Thug is a Python-based low-interaction honeypot client that does both static and dynamic analyses to inspect suspicious malware [2]. Thug uses the Google V8 JavaScript engine wrapped through STPyV8 to analyze malicious JavaScript code and uses Libemu wrapped through Pylibemu to detect and emulate shell codes. Thug currently emulates 42 different browser types and provides 90 vulnerability plugins for analysis. After analyzing the specified URLs, Thug stores its results in a NoSQL MongoDB database running on the host machine (Fig 1). We chose this client-side honeypot based on its capabilities, open-source license, and active maintenance and support. [13] analyzes the methods and speed of Thug but does not measure its accuracy nor test Thug in real-world environments.

Fig 1. Thug operation

B.    Supporting Tools Used

Thug uses MongoDB to store data, an open-source document-oriented NoSQL database.

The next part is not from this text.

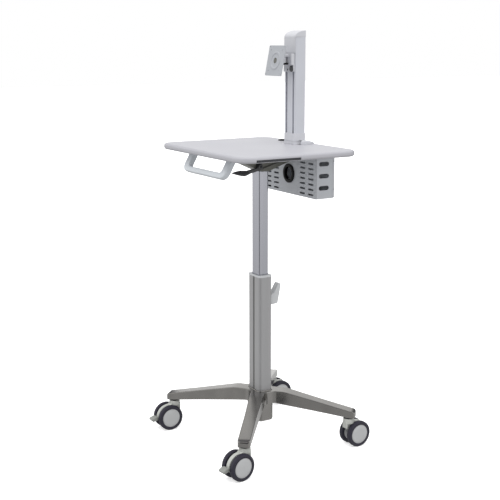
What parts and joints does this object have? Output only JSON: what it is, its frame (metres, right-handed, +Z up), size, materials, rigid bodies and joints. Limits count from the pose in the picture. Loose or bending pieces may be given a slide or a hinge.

It records data with field-name and field-value pairs similarly to JSON objects, and a document can include other documents, arrays, or arrays of documents. Thug uses MongoDB to store data from its interactions with websites. It records URLs analyzed, analysis type, connections made, behaviors observed, shell codes identified, cookies downloaded, connection graphs, locations, and certificates. Thug stores collected file samples as GridFS chunks within MongoDB.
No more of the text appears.